Jeff Maggert's fateful shot on the third hole in the final round in 2003 hit the lip of the fairway bunker, then hit Maggert, as his chances of winning tumbled away (Getty Images).
AUGUSTA, Ga. -- In an hour of loitering at the exquisite third hole at Augusta National GC early Thursday afternoon, the golf wasn't as spectacular as the weather, which, cloudless and warm after a windbreaker morning, was a 10. Nobody holed out for eagle, as has happened 13 times, including Louis Oosthuizen in 2011. Nor was anyone as sad as Jeff Maggert on Sunday in 2003, when, in the lead, his fairway-bunker shot ricocheted off the steep face and hit him in the chest en route to a two-stroke penalty, triple bogey and a major championship title that might have been.
Short par 4s have been a trendy accessory in golf the last couple of decades, but some of the best ones, like Augusta National's 350-yard third, have been proving themselves for a long time. They tempt and they tease. They provide and they punish. They are the little big men of architecture, the Gary Player of golf holes, to be underestimated at your peril.
The long-standing genius of No. 3 can be measured by how few alterations have been made to it, in sharp contrast to many of its cousins at Augusta National that have been nipped and tucked more than a vain actor with a large plastic-surgery allowance. There have been only two significant changes: The tee was shifted to the right in 1953, and a new fairway-bunker complex was built in 1982. Only the par-3 fourth has been tinkered with as seldom.
From the tee, the sand on the left that cost Maggert so much a decade ago looks like cresting waves angled toward shore. (There are four hazards, but they appear as two.) The fairway, sloping gently uphill, is plenty wide enough. As short as it is -- for the first round, the tee markers were 14 yards in front of the 350 plate -- the flagstick is very visible, straight ahead. Pine trees loom for the frisky golfers who miss a driver on the right side.
As Thursday's 12:53 grouping (Bernhard Langer, Francesco Molinari, Chris Kirk) walked to the third tee, a slight breeze blew from left to right, cooling the single row of patrons in folding chairs along the gallery rope. "I don't know why more people don't camp out here," said Christian Garner, who staked his seat hours earlier. "You can see three, seven and two. It's a great spot." (If there is a big gallery around the second green, it's mostly a hear-what-happened situation.) At regular intervals, in the No. 3 fairway crosswalk, subtly defined by green lines only slightly darker than the grass, throngs move with dispatch.
Langer and his caddie, Terry Holt, study their respective yardage books like they were cramming for an exam. After deliberation, a hybrid it is, and a fairway hit. His fellow competitors also play conservatively. For the three, as with 12 of the 15 players who came through in 60 minutes or so, pars ruled.

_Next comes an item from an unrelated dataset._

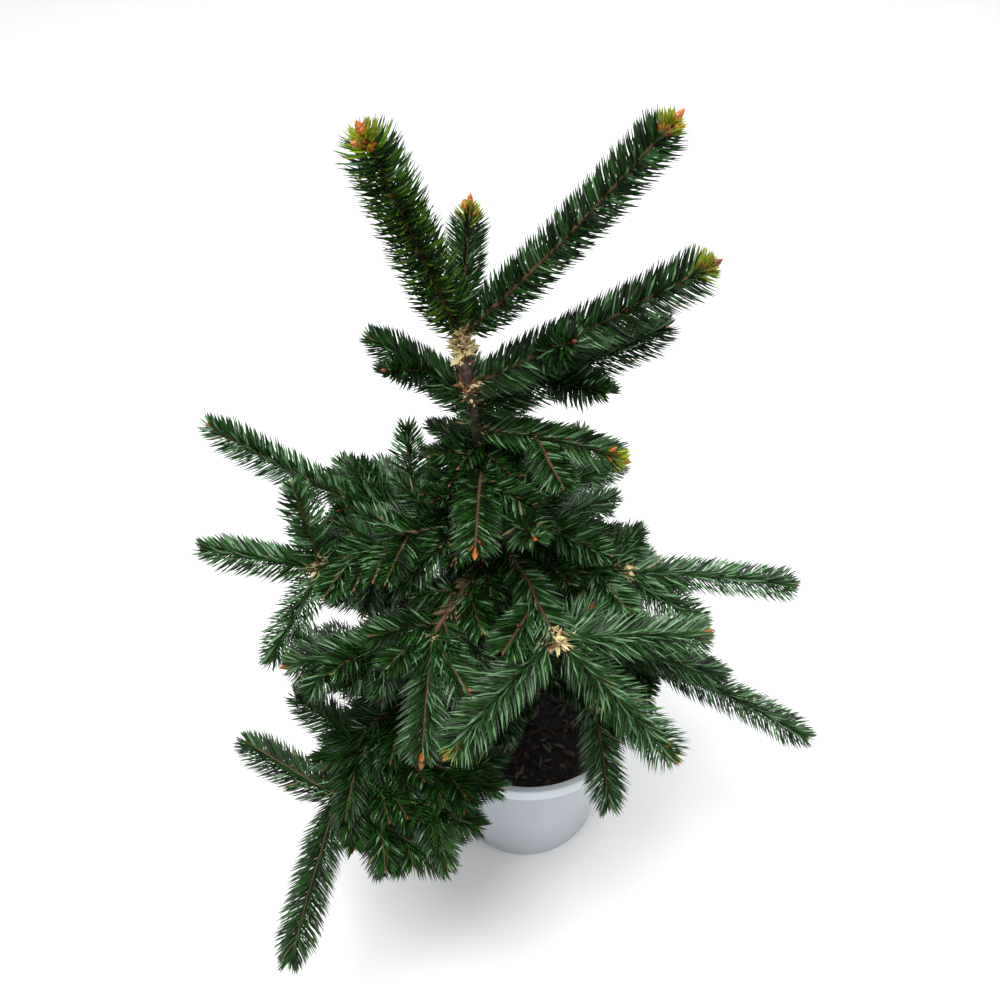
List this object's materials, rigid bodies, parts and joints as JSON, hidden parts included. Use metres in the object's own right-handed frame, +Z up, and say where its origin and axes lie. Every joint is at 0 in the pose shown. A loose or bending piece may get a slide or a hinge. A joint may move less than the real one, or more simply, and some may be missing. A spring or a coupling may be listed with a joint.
{
  "type": "potted spruce",
  "caption": "Young weeping spruce in a round plastic nursery pot: leaning stem, stiff rising top shoots, spreading and hanging side boughs with short dense needles",
  "frame": {"origin": "centre of the pot's flat underside, on the surface it stands on", "axes": "+Z is up the plant; -Y is the side that faces the viewer in the picture; +X is to the viewer's right"},
  "size_m": [0.4982, 0.4448, 0.7179],
  "materials": {
    "pot": "satin",
    "compost": "matte",
    "bark": "matte",
    "bough_bark": "matte",
    "foliage": "matte"
  },
  "bodies": {
    "root": {"pot": "pot", "compost": "compost", "trunk": "bark", "bough_right_upper": "bough_bark", "bough_left_upper": "bough_bark", "bough_left": "bough_bark", "bough_front_left": "bough_bark", "bough_front": "bough_bark", "bough_right": "bough_bark", "bough_right_middle": "bough_bark", "bough_right_low": "bough_bark", "bough_front_right_low": "bough_bark", "bough_left_low": "bough_bark", "bough_left_middle": "bough_bark", "bough_back": "bough_bark", "bough_back_right": "bough_bark", "bough_back_left": "bough_bark", "bough_back_low": "bough_bark", "bough_back_right_low": "bough_bark", "bough_back_left_low": "bough_bark", "foliage_top": "foliage", "foliage_upper_right": "foliage", "foliage_upper_back_right": "foliage", "foliage_upper_left": "foliage", "foliage_upper_back": "foliage", "foliage_middle_right": "foliage", "foliage_upper_front": "foliage", "foliage_middle_front": "foliage", "foliage_middle_front_left": "foliage", "foliage_front_low": "foliage", "foliage_right_upper": "foliage", "foliage_left_upper": "foliage", "foliage_left": "foliage", "foliage_front_left": "foliage", "foliage_front": "foliage", "foliage_right": "foliage", "foliage_right_middle": "foliage", "foliage_right_low": "foliage", "foliage_front_right_low": "foliage", "foliage_left_low": "foliage", "foliage_left_middle": "foliage", "foliage_back": "foliage", "foliage_back_right": "foliage", "foliage_back_left": "foliage", "foliage_back_low": "foliage", "foliage_back_right_low": "foliage", "foliage_back_left_low": "foliage"}
  },
  "joints": []
}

Jason Day, the first to hit in the 1:04 group, gets a gentle command from caddie Colin Swatton. "Right at the tower, buddy," Swatton advises, and it's clear from his accent that he is Australian. The rope is close enough to the tee, about 15 feet, that snippets of conversation can be heard when there is a delay, as there is for Dustin Johnson, who follows Day and hits a driver after a six-minute wait for the green to clear. But his drive doesn't come close, hitting timber on the right and finishing in the right rough.
Whether from 100 yards or so after laying up, or for a 20-to-40-yard pitch after the bolder play off the tee, the third green is not a benign target. It's shaped like a overweight, upper-case "L" with a steep slope in front. The green tilts a lot from right to left, feeding (in theory, anyway) shots toward the flagstick if it's cut on the left, as it was Thursday, 12 yards from the left edge and 11 yards into the green (29 yards at its deepest point). Day had what looked like a 14-footer for birdie. After it missed on the left edge, he still had a 12-footer for par coming back. He made it.
Over an hour, Bubba Watson and Luke Donald got the only birdies. Watson drove it within 25 yards or so or the green and hit a pretty, checking pitch four feet from the flagstick. He was wearing a shirt not quite the color of pollen. Donald layed back off the tee. His approach wasn't sharp, but he sank a 35-footer from the back part of the green, which pleased his wife, who was observing among a fairly large gallery short and right of the putting surface, a crowd that included three women in matching purple vests.
Sergio Garcia landed his 75-yard wedge from the right rough approximately pin-high, but his ball released into the fringe. He chipped strong, missing a 15-footer for par.
No. 3, which punches above its weight, had landed another blow.